In a move that will shock employers, last week, the Federal Trade Commission (“FTC”), whose principal mission is the enforcement of civil antitrust law and the promotion of consumer protection, issued a Notice of Proposed Rulemaking to ban the use of non-compete covenants throughout the nation. The rule would ban all non-compete agreements with limited exceptions—if it becomes final. The rule would go into effect 60 days after it becomes final, but employers would have only 180 days after publication in the Federal Register to comply.
This rule would have extremely broad coverage. Only certain banks, savings and loan institutions, federal credit unions, common carriers, air carriers and foreign air carriers, those engaged in the business of marketing livestock, meat, and poultry, and 501(c)(3)s would be exempt.
It would supersede all state laws, including existing non-competes, and require employers to rescind non-compete clauses within 180 days after publication of the final rule. Employers would also be required to provide both current and former employees written notice that their non-compete was rescinded. Only one exception exists, and that is for a seller and the buyer of a business, so long as the restricted party is an owner, member, or partner with at least a quarter ownership interest in the business.

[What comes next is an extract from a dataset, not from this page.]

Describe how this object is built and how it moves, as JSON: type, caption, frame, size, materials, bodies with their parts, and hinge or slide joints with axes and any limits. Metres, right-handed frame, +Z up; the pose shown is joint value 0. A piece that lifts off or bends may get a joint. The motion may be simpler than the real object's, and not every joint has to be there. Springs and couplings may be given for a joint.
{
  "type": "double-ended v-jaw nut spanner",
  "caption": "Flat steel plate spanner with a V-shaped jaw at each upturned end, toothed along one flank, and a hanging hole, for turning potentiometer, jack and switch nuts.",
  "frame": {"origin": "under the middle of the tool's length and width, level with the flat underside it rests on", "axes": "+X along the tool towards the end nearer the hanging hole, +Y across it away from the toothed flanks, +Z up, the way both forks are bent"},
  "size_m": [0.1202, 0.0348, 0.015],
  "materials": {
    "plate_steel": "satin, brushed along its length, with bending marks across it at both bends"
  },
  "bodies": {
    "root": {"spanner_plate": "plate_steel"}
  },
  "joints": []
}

Penalties for failure to comply including: (1) injunctions; (2) compliance reporting requirements; (3) forced compliance with the notice obligations, with respect to impacted employees and voiding and nullifying existing non-compete agreements; (4) requiring FTC access to employer’s premises for inspection and interviews; (5) monetary penalties; and (6) notice obligations to the FTC regarding any changes in respondent’s structure (i.e., dissolution, acquisition, merger, consolidation, etc.).

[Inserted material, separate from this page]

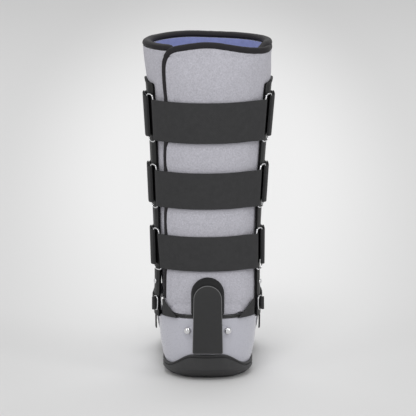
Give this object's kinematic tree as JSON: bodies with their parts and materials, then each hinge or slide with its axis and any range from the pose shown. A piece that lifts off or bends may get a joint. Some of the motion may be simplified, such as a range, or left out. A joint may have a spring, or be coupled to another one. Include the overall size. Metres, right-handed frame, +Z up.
{
  "type": "medical walking boot",
  "caption": "Tall medical walking boot: padded open liner in a rocker-soled shell, side struts, webbing straps through wire rings and a riveted heel backstay.",
  "frame": {"origin": "on the floor, under the middle of the boot's bounding box", "axes": "+Z up along the leg, +Y towards the toe, -Y the heel side, +X to the right seen from behind the heel"},
  "size_m": [0.1724, 0.301, 0.4405],
  "materials": {
    "liner_fabric": "brushed loop fabric over foam",
    "lining_fabric": "soft brushed lining",
    "binding_tape": "folded edge binding",
    "strap_webbing": "dense woven webbing",
    "shell_plastic": "satin moulded plastic",
    "black_plastic": "moulded black plastic, semi-gloss",
    "plate_plastic": "matt moulded plate",
    "sole_rubber": "matt moulded rubber",
    "chrome_wire": "bright chrome"
  },
  "bodies": {
    "root": {"anchor_plate": "shell_plastic", "ankle_ring_left": "chrome_wire", "ankle_ring_right": "chrome_wire", "ankle_strap": "strap_webbing", "backstay_pad": "strap_webbing", "backstay_plate": "plate_plastic", "flap_binding": "binding_tape", "forefoot_strap": "strap_webbing", "front_strap_lower": "strap_webbing", "front_strap_middle": "strap_webbing", "front_strap_top": "strap_webbing", "heel_gusset_left": "strap_webbing", "heel_gusset_right": "strap_webbing", "heel_rivet_left": "chrome_wire", "heel_rivet_right": "chrome_wire", "liner": "liner_fabric", "liner_flap": "liner_fabric", "lining": "lining_fabric", "rear_strap_lower": "strap_webbing", "rear_strap_middle": "strap_webbing", "rear_strap_top": "strap_webbing", "rim_trim": "black_plastic", "ring_lower_left": "chrome_wire", "ring_lower_right": "chrome_wire", "ring_middle_left": "chrome_wire", "ring_middle_right": "chrome_wire", "ring_top_left": "chrome_wire", "ring_top_right": "chrome_wire", "shell": "shell_plastic", "sole": "sole_rubber", "strut_left": "black_plastic", "strut_right": "black_plastic", "strut_rivet_left": "chrome_wire", "strut_rivet_right": "chrome_wire", "toe_binding": "binding_tape", "top_binding": "binding_tape"}
  },
  "joints": []
}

The FTC is soliciting comments for a 60‑day period, which will commence after the date of publication in the Federal Register. Legal challenges to the rule are expected. Comments submitted in response to the proposed rule already emphasize that this rule will hurt both employers and employees.

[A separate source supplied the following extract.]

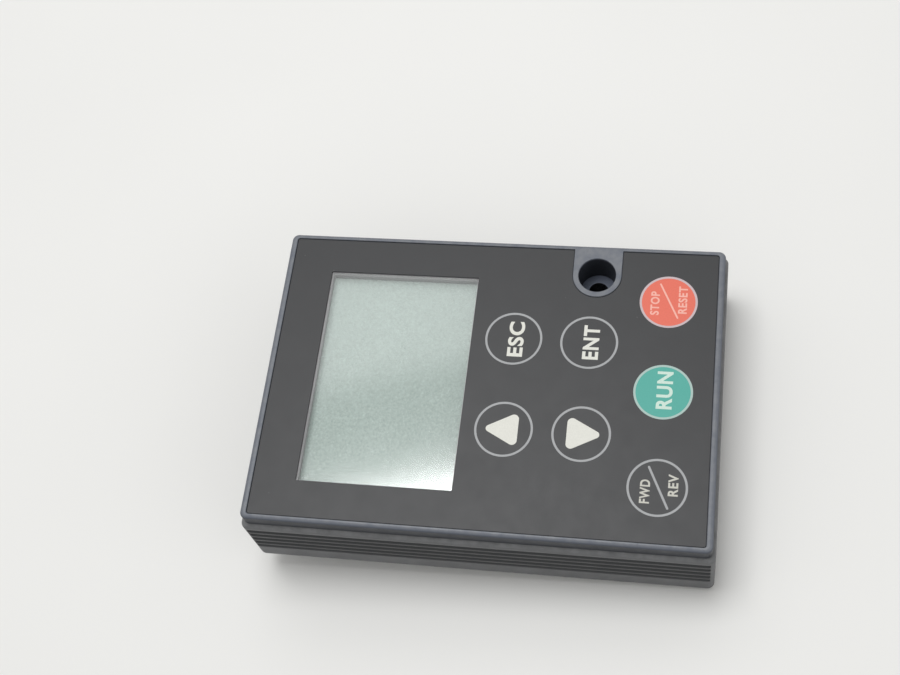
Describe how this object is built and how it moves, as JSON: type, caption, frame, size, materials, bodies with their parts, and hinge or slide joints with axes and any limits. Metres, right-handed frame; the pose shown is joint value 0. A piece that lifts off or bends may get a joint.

Offit Kurman attorneys are examining the proposed rule, continuing to assess its potential impact, and are prepared to respond whether the rule is or is not enacted. Offit Kurman attorneys are available to advise on these issues.
ABOUT DANIEL TRUJILLO ESMERAL
Daniel Trujillo Esmeral is an attorney in Offit Kurman’s Labor and Employment and Restrictive Covenants and Trade Secret Protection practice groups. He focuses his practice on providing proactive and preventative counseling and defending businesses throughout the litigation process. The dual nature of Mr. Trujillo Esmeral’s practice allows him to partner with clients to come up with solutions to their legal issues, big and small, while they focus on growing their businesses. Mr. Trujillo Esmeral has extensive experience drafting non-compete, non-solicitation, and confidentiality and trade secrets agreements and litigating to enforce or combat such agreements in state and federal courts through the DMV and nationwide.
ABOUT OFFIT KURMAN
Offit Kurman, one of the fastest-growing, full-service law firms in the United States, serves dynamic businesses, individuals and families. With 19 offices and more than 280 lawyers who counsel clients across more than 30 areas of practice, Offit Kurman helps maximize and protect business value and personal wealth by providing innovative and entrepreneurial counsel that focuses on clients’ business objectives, interests and goals. The firm is distinguished by the quality, breadth and global reach of its legal services and a unique operational structure that encourages a culture of collaboration. For more information, visit www.offitkurman.com.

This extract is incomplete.